As reported on Nossaman's Endangered Species Law & Policy blog, on April 1, 2015, Governor Jerry Brown issued a landmark executive order mandating water cutbacks for urban residents to address the state's historic drought. Governor Brown directed the State Water Resources Control Board to "impose restrictions to achieve a statewide 25% reduction in potable urban water usage … as compared to the amount used in 2013." Local agencies may decide how to get customers to reduce consumption, with higher rates being a likely option. The Los Angeles Times (April 21, 2015) reported that between 66 and 80 percent of California water providers already use some type of tiered rates – charging higher per unit rates for higher levels of consumption – to encourage conservation.

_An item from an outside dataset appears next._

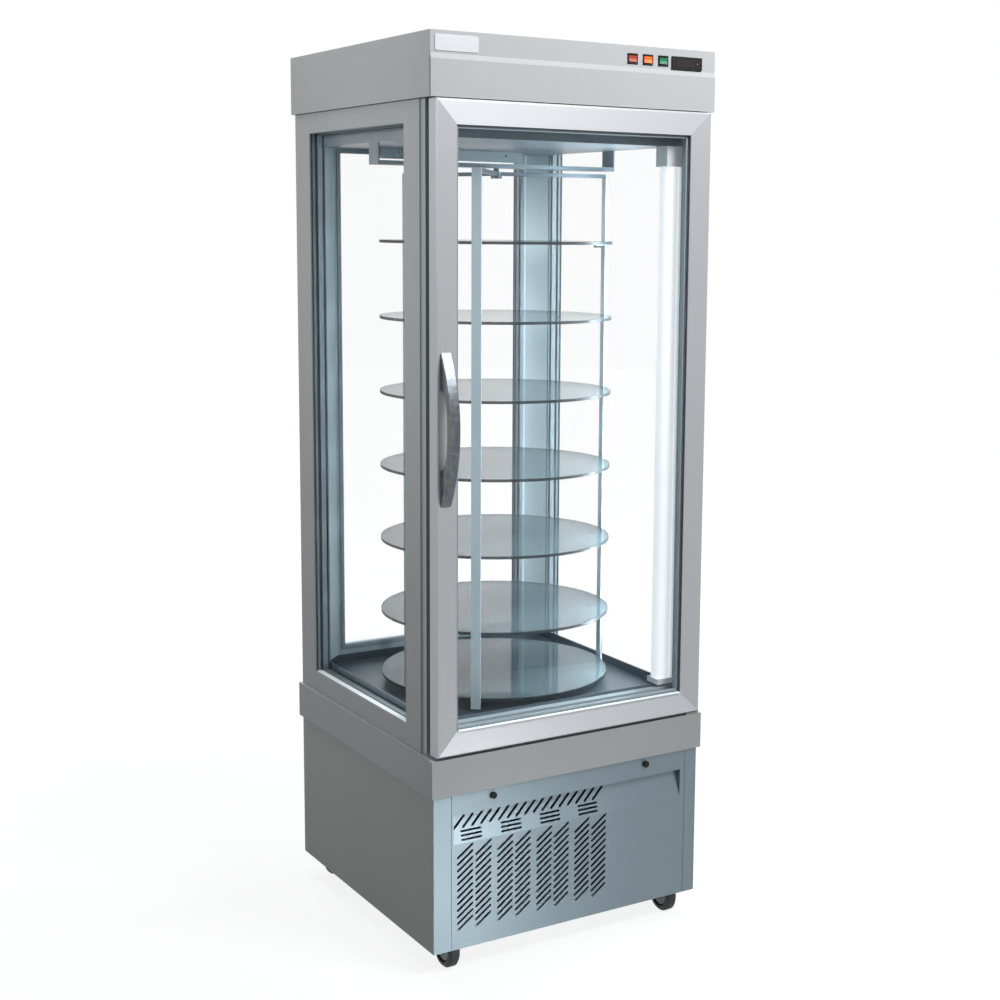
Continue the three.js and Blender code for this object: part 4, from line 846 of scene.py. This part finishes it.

On April 20, 2015, the California Court of Appeal held that the tiered water rate structure used by one of those water providers is unconstitutional. Capistrano Taxpayers Ass'n, Inc. v. City of San Juan Capistrano (April 20, 2015). Specifically, the court held that the City of San Juan Capistrano's tiered rate structure violates a requirement added to the California Constitution by Proposition 218, a tax-cutting voter initiative passed in 1996. The court found the City's tiered rate structure violates the constitutional mandate that fees "not exceed the proportional cost of the service attributable to the parcel" because the City did not demonstrate an incremental higher cost of service proportional to high-consumption water use. Specifically, the court held that "above-cost-of-service pricing for tiers of water service is not allowed by Proposition 218 and in this case, [the City] did not carry its burden of proving its higher tiers reflected its costs of service."

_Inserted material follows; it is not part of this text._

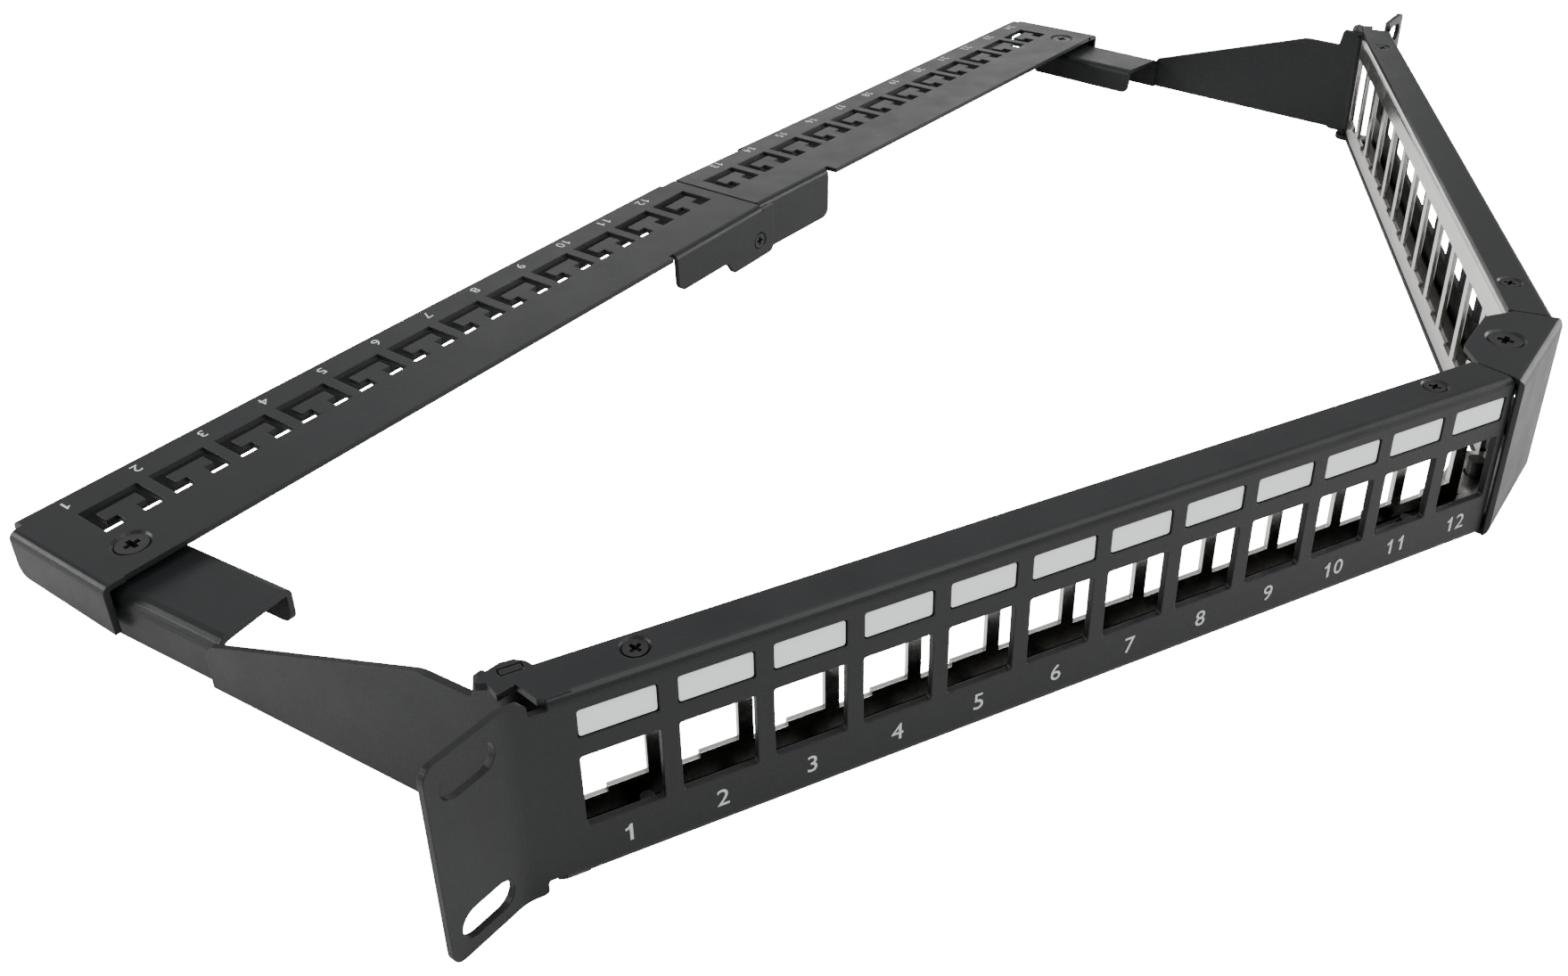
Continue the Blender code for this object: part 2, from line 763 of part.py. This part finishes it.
def end_flange(side):
    """The flange over the arm, with a rounded lower back corner."""
    section = fillet([(0, -END_FLANGE), (0, 0), (-2 * BEND - SHEET, 0)], BEND)
    front = BAR_FRONT + END_FLANGE_FRONT
    back = BAR_BACK - END_FLANGE_SETBACK
    rings = []
    for y in (front, back):
        rings.append([(side * (bar_end(y) + x), y, z) for x, z in thicken(section, SHEET)])
    shape = [(front - 1, -END_FLANGE), (back, END_FLANGE_RISE - END_FLANGE), (back, 1), (front - 1, 1)]
    shape = fillet(shape, [0, END_FLANGE_ROUND, 0, 0], closed=True)
    return trim(loft(rings), prism(shape, -WIDE, WIDE, "x"))


def centre_flange(body, side):
    """Folds a front flange down beside the centre joint. The right one is set back behind the left."""
    front = BAR_FRONT + CENTRE_FLANGE_BACK[side]
    start = CENTRE_FLANGE_START
    end = CENTRE_FLANGE_END[side]
    drop = -CENTRE_FLANGE[side]
    opening = sorted((0, side * (end + FLANGE_RELIEF)))
    cut(body, prism(box(*opening, BAR_FRONT - 1, front + BEND), -FAR, FAR))
    section = fillet([(front + 3 * BEND, 0), (front, 0), (front, -2 * BEND)], BEND)
    join(body, prism(thicken(section, SHEET), *sorted((side * start, side * end)), "x"))
    outline = [(start, TONGUE_TOP), (start, drop), (end, drop), (end, TONGUE_TOP)]
    if side == RIGHT:
        outline[:2] = [(LAP_START, TONGUE_TOP), (LAP_START, drop)]
    outline = fillet(mirrored(outline, side), [0, 0, TONGUE_ROUND, 0], closed=True)
    join(body, prism(outline, front, front + SHEET, "y"))


def tongue():
    """The part of the left flange that hangs lower and laps over the right one."""
    low = -CENTRE_FLANGE[LEFT]
    inner = TONGUE_START + TONGUE_LEAN
    shape = [
        (TONGUE_START - TONGUE_LEAN, low + 1),
        (TONGUE_START - TONGUE_LEAN, low),
        (TONGUE_START, low),
        (inner, TONGUE_BOTTOM),
        (TONGUE_END, TONGUE_BOTTOM),
        (TONGUE_END, TONGUE_SHOULDER),
        (-CENTRE_FLANGE_START, TONGUE_SHOULDER),
        (-CENTRE_FLANGE_START, TONGUE_TOP),
        (-2 * CENTRE_FLANGE_START, TONGUE_TOP),
        (-2 * CENTRE_FLANGE_START, low + 1),
    ]
    shape = fillet(shape, [0, 0, 0.8, 1.2, TONGUE_ROUND, 0, 0, 0, 0, 0], closed=True)
    return prism(shape, BAR_FRONT, BAR_FRONT + SHEET, "y")


def back_tongue():
    """The part of the left back flange that runs on inside the right half, clear of its top."""
    high = -SHEET - GAP
    drop = 2 * BACK_TONGUE_END * math.tan(BAR_TILT)
    shape = [
        (BACK_TONGUE_START, -BACK_FLANGE[LEFT]),
        (BACK_TONGUE_END, -BACK_FLANGE[RIGHT] - drop),
        (BACK_TONGUE_END, high - drop),
        (0, high),
        (BACK_TONGUE_START, high),
    ]
    back = BAR_BACK - BACK_TONGUE_SET_IN
    return prism(shape, back - SHEET, back, "y")


def rear_bar(side):
    body = bar_sheet(side)
    join(body, end_flange(side))
    centre_flange(body, side)
    step = sorted((0, side * BACK_STEP_END[side]))
    cut(body, prism(box(*step, BAR_BACK - BEND - SHEET, BAR_BACK + 1), -FAR, -SHEET - OVERLAP))
    cut(body, prism(box(*step, BAR_BACK - BACK_STEP, BAR_BACK + 1), -FAR, FAR))

    for slot in range(SLOTS):
        cutter = prism(tie_slot(), -2 * SHEET, SHEET)
        cut(body, moved(cutter, side * (SLOT_START + slot * SLOT_PITCH), SLOT_FRONT, 0))
    join(body, moved(dimple(), side * ARM_SCREW_X, ARM_SCREW_Y, 0))
    cut(body, moved(countersink(LARGE_SCREW, 3 * SHEET), side * ARM_SCREW_X, ARM_SCREW_Y, 0))
    upright = (math.pi / 2, 0, 0)
    if side == LEFT:
        join(body, tongue())
        join(body, back_tongue())
        seat = countersink(SMALL_SCREW, 1.1 * SHEET)
        cut(body, moved(seat, JOINT_SCREW_X, BAR_FRONT, JOINT_SCREW_Z, upright))
    else:
        across, up = tilted(LEFT, *tilted(LEFT, JOINT_SCREW_X, JOINT_SCREW_Z))
        hole = plain_hole(SMALL_SCREW, -SHEET, SHEET)
        cut(body, moved(hole, across, BAR_FRONT + 1.5 * SHEET, up, upright))
    finish(body, SIDES[side] + "_rear_bar", "black_powder_coat", **on_bar(side))


def all_screws():
    half = PANEL_HEIGHT / 2
    for flip, level in TOP_AND_BOTTOM.items():
        tip = 0 if flip == 1 else math.pi
        for side, side_name in SIDES.items():
            for place, run in PANEL_SCREW_PLACES.items():
                x, y = face_point(run, PANEL_SCREW_DEPTH)
                name = f"panel_screw_{side_name}_{place}_{level}"
                finish(screw(SMALL_SCREW), name, "black_screw", side * x, y, flip * half, (tip, 0, 0))
        name = "nose_screw_" + level
        finish(screw(LARGE_SCREW), name, "black_screw", 0, NOSE_SCREW_Y, flip * half, (tip, 0, 0))
    for side, side_name in SIDES.items():
        x, up = tilted(side, side * ARM_SCREW_X, 0)
        z = BAR_TOP_AT_END + BAR_RISE + up
        turn = (0, side * BAR_TILT, 0)
        finish(screw(LARGE_SCREW), "arm_screw_" + side_name, "black_screw", x, ARM_SCREW_Y, z, turn)
    x, up = tilted(LEFT, JOINT_SCREW_X, JOINT_SCREW_Z)
    z = BAR_TOP_AT_END + BAR_RISE + up
    turn = (math.pi / 2, 0, 0)
    finish(screw(SMALL_SCREW), "bar_joint_screw", "black_screw", x, BAR_FRONT, z, turn)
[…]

Governor Brown's response to the court's ruling was unequivocal: "The practical effect of the court's decision is to put a straitjacket on local government at a time when maximum flexibility is needed. My policy is and will continue to be: employ every method possible to ensure water is conserved across California."
While some see a straightjacket, others see a life preserver in the court's decision. Although the court held that the City's water pricing policy is unconstitutional, the court declined to find the City's pricing policy per se unconstitutional, explaining that,
[W]e see nothing in article XIII, section 6, subdivision (b)(3) of the California Constitution that is incompatible with water agencies passing on the true, marginal cost of water to those consumers whose extra use of water forces water agencies to incur higher costs to supply that extra water. Precedent and common sense both support such an approach.
Tiered rates can be lawful when additional water costs more to supply — for example, if an agency must build a new recycling plant or turn to high-priced sources. But the court said that the Proposition 218 constitutional amendment requires that water rates and other government fees be pegged to the costs of providing the service, and not to other factors such as government's desire to encourage conservation. The court remanded the case to allow the City the opportunity to prepare the calculations necessary to support its tiered pricing structure.
Proposition 218's mandate applies to public water agencies only. Thus, the court's holding has no immediate or direct effect on the pricing structures of privately-owned water utilities, many of which also have adopted tiered rates to promote water conservation, pursuant to policies adopted by the California Public Utilities Commission.